In 2002, the CCP banned Xinjiang University at Urumchi city in the Xinjiang Uygur Autonomous Region from delivering lectures in Uyghur language. From around September, 2017, it also totally prohibited the use of Uyghur language in schools of Xinjiang's Hotan Prefecture. For example, a five-point directive in regard to language education in Hotan, which outlawing the use of Uyghur language for training Putonghua teachers, orders to develop Putonghua classes in elementary schools. In addition, the authorities have instructed people to refrain from using Uyghur language in slogan or pictures alone and participating in collective and public activities.
 
On the other hand, an eight-discipline to teachers of kindergartens in Hotan forbids religious education and interacting in kindergartens in addition to ordering teachers to use Putonghua and banning them to wear a hijab, a veil worn by Muslim women, and to grow a beard. The rule was legislated in Hotan Prefecture and expanded over the region.
 
Furthermore, in October of the same year, a notice from the local education bureau in Yining county in Xinjiang's Ili Kazakh Autonomous Prefecture required to stop the use of all materials in Uyghur and Kazakh languages and ordered the sealing of them. Also, the notice required, due to uncompleted translation, ceasing the use of textbooks written in the languages of the ethnic minorities, subjects of which are ethic and rule of law, and history. Since then, the policy has been applied to the entire region.
 
From September 25 to 26 in 2020, the central symposium on work related to Xinjiang was held to discuss policies on governing the region. President Xi Jinping underlined the correctness of policies there and ordered to tighten assimilation on Uyghur. We can identify it as “Han Chauvinism.”
 
Incidentally, Assimilation policy on ethnic minorities by Xi's regime not only targets the Mongolian, Korean, Tibetan and Uyghur people.
 
The Hong Kong national security law, on July 1 in 2020, was enacted, thus the regime is being transformed from “one country, two systems” to “one country, one system,” applying the assimilation policy to a former colony of the United Kingdom. “Modernized” Hong Kong people are orthodox Han people, not the ethnic minority in China.

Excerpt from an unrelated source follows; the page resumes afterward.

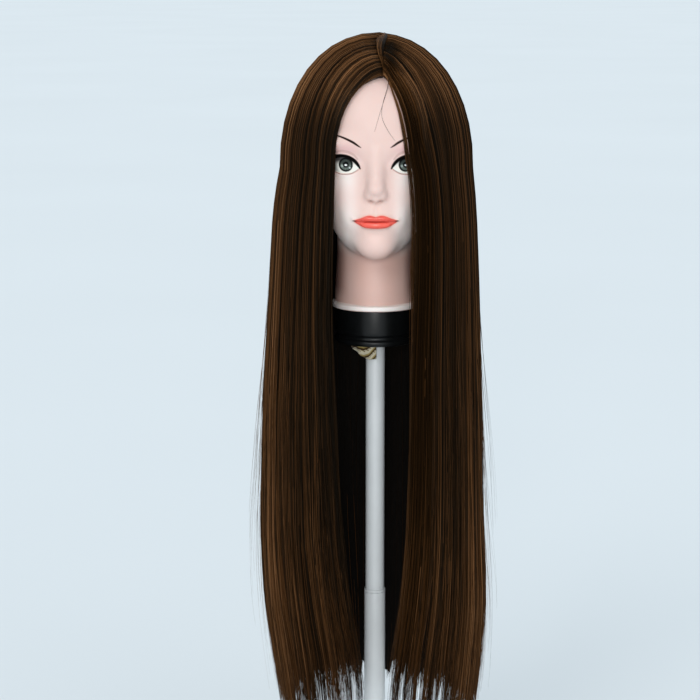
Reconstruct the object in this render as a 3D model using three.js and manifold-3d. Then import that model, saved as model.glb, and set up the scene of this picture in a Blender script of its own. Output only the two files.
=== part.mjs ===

But, the Xi administration has suppressed Hong Kong people, who express protest against the governments of Beijing and Hong Kong, as brutally as other minority people.
 
After all, it is not too much to say that the Chinese government is conducting not “the Great Proletarian Cultural Revolution” but “the ‘Small' Proletarian Cultural Revolution (or the second Cultural Revolution).” What's more, Xi is trying to impose the pre-modern “Chinese Values” on not only peripheral countries but also the world through his Cultural Revolution.